On the Character of the Zeros of Polynomials Relevant to the Small Curvature Approximation in Asymptotic Diffraction Theory

In dealing with the problem of estimating the high frequency coupling between two antennas mounted on a non-metallic aircraft skin, one is faced with approximation of the spectral integrals representing the propagation of rays along the geodesics of the surface between the antennas. When the antennas are sufficiently separated, the integrals can be conveniently represented as a rapidly convergent residue series. On the other hand, when the antennas are in close proximity, the residue series fails to converge rapidly and a power series representation proves to be efficacious. [Paknys and Wang, IEEE Trans. AP-35(3), 1987, 293-298]. When the effective surface impedance is not small, an intermediate region of separation appears in which neither the residue series nor the power series is effective.
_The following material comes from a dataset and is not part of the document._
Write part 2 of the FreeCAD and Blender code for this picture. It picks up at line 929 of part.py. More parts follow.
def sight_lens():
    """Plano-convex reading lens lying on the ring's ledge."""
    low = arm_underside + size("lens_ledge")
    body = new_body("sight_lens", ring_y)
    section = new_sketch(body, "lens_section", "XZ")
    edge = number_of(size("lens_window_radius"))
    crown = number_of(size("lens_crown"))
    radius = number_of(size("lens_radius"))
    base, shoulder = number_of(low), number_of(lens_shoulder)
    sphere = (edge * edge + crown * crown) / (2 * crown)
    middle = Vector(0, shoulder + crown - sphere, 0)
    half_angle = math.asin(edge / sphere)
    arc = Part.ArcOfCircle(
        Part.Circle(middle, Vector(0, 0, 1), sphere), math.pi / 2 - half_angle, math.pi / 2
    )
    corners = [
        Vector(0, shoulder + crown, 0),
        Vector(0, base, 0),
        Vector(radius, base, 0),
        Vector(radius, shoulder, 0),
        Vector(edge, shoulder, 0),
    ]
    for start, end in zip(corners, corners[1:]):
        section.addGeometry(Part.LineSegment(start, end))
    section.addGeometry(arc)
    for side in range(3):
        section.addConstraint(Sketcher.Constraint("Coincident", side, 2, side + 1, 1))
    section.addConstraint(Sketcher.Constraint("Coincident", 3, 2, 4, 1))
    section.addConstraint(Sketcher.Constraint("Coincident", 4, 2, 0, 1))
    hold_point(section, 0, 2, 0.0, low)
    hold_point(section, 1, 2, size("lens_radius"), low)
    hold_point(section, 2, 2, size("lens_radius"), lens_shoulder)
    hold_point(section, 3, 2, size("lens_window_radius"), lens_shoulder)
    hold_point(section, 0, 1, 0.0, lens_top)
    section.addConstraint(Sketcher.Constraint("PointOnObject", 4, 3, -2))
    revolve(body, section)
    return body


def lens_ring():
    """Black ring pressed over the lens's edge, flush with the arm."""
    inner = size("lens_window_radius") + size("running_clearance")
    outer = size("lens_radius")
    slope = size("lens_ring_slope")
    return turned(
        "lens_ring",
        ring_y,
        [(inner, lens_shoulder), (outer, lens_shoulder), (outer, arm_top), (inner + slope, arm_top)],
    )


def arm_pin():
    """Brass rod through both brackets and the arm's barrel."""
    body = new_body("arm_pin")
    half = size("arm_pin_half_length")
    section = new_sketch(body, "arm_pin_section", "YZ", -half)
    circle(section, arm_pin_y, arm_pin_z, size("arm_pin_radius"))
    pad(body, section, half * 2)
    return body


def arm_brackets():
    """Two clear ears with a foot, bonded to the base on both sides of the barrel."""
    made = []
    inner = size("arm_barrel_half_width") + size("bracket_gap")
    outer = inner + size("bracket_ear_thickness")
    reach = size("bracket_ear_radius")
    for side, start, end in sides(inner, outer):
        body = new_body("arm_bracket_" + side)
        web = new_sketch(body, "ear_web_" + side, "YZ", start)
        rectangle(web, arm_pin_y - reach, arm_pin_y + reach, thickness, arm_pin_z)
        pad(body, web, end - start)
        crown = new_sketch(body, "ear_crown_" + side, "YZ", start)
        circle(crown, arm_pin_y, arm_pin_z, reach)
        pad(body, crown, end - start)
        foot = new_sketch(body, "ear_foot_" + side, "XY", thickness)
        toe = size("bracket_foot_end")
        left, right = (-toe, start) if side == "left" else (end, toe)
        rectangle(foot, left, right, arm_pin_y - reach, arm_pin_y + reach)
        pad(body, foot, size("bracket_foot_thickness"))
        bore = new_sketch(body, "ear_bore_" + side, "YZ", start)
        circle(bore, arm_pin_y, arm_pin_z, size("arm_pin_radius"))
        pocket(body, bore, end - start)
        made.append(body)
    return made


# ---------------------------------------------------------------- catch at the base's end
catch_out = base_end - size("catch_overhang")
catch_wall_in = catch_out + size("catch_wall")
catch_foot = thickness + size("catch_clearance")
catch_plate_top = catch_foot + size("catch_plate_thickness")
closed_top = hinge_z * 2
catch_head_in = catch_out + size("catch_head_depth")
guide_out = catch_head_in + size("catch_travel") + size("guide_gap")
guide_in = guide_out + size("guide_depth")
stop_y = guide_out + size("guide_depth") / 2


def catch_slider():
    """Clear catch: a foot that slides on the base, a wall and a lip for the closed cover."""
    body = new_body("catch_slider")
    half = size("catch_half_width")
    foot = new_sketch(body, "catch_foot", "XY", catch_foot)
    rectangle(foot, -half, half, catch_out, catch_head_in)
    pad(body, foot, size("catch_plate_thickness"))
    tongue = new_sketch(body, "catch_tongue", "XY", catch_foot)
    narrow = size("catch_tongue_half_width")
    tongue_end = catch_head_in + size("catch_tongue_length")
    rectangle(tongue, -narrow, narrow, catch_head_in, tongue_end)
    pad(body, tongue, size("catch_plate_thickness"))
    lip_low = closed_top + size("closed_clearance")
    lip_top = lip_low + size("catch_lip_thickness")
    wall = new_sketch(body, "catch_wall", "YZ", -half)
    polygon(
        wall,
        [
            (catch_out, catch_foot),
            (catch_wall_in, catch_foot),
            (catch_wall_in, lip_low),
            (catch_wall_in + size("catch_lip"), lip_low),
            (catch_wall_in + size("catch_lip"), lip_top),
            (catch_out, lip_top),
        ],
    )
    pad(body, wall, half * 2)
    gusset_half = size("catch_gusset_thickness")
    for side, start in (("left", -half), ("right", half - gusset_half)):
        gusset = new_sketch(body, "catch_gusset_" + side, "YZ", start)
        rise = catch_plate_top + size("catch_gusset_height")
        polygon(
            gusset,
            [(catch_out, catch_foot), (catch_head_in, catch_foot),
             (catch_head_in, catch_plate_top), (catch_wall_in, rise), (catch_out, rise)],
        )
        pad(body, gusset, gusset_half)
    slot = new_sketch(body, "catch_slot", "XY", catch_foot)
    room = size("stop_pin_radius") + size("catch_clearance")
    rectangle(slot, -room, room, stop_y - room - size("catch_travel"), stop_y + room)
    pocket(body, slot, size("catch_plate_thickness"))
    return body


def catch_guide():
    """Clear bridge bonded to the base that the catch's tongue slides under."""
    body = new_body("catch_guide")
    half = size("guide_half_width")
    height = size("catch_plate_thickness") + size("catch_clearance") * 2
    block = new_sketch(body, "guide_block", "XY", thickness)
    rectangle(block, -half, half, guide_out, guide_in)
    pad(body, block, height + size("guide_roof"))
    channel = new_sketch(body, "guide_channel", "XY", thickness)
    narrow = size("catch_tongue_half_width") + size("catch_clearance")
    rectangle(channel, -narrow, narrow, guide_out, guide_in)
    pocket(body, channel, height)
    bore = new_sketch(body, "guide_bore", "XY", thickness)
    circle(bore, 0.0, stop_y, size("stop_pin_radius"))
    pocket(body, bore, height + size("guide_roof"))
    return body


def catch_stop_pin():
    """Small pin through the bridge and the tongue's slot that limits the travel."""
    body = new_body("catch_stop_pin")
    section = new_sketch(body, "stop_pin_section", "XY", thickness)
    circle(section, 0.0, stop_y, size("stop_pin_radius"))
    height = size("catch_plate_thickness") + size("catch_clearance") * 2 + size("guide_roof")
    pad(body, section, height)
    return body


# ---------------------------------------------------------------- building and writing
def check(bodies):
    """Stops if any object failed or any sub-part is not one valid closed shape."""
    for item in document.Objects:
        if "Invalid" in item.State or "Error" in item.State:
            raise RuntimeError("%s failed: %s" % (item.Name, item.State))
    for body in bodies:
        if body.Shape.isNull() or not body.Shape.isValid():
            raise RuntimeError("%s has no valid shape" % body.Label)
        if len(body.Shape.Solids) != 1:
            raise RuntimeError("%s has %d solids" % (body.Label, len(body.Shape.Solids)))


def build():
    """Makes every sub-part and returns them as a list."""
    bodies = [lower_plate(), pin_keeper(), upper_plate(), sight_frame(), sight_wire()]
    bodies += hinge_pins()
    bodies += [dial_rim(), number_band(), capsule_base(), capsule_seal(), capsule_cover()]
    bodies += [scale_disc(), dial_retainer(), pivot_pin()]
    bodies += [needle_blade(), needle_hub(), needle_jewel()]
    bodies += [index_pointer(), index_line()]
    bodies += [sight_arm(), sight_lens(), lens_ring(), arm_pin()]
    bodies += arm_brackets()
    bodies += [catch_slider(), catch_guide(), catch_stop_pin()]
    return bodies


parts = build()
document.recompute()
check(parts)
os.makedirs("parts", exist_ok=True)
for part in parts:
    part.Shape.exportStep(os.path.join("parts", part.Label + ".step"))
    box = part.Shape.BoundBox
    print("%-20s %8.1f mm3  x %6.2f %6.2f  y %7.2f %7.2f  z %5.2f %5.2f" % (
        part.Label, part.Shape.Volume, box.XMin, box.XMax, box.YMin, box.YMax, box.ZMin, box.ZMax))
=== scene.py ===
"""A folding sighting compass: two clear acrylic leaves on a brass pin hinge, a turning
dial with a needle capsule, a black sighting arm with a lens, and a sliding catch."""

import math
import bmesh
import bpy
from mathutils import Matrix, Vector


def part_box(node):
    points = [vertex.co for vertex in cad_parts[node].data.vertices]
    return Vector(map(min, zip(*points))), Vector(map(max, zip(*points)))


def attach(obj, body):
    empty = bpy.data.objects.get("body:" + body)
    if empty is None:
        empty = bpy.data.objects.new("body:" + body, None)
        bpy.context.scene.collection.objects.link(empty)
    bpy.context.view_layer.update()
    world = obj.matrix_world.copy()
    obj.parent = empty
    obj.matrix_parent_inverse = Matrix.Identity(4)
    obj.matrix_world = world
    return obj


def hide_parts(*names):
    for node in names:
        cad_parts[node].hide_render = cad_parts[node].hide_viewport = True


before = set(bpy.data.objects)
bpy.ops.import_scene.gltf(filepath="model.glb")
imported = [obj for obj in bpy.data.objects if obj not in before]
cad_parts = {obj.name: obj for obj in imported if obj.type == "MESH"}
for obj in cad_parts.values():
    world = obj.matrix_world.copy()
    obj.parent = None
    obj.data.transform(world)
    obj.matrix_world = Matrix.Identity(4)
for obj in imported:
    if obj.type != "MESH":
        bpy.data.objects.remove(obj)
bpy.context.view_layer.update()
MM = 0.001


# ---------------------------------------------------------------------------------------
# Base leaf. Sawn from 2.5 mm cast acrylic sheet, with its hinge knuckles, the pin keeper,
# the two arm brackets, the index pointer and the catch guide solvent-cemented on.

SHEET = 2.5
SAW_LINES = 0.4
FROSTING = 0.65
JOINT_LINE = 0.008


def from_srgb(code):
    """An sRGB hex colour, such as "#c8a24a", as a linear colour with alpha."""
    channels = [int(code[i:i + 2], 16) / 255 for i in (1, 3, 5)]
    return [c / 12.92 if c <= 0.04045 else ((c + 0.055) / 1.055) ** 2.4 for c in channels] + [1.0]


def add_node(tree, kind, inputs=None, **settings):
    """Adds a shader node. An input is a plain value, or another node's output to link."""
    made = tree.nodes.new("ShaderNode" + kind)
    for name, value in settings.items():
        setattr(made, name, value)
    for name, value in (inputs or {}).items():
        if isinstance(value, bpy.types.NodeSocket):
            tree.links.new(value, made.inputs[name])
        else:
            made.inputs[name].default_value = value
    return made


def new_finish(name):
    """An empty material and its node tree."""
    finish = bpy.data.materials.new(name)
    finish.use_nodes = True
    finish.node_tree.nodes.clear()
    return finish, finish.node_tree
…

Recently, an asymptotic formalism was presented [Pogorzelski, National Radio Science Meeting, Boulder, CO, January 1995] which extends the earlier work of Bremmer [IRE Trans. AP-6, 1958, 267-272] and Wait curvature approximation' to the case of general (non-azimuthal) ray directions on the surface of a cylinder (excluding only axial propagation). Based on the formulation of Pearson [Radio Sci. 21(4), 1986] this asymptotic formalism provided a means of approximating the spectral integrals in the intermediate region of separation.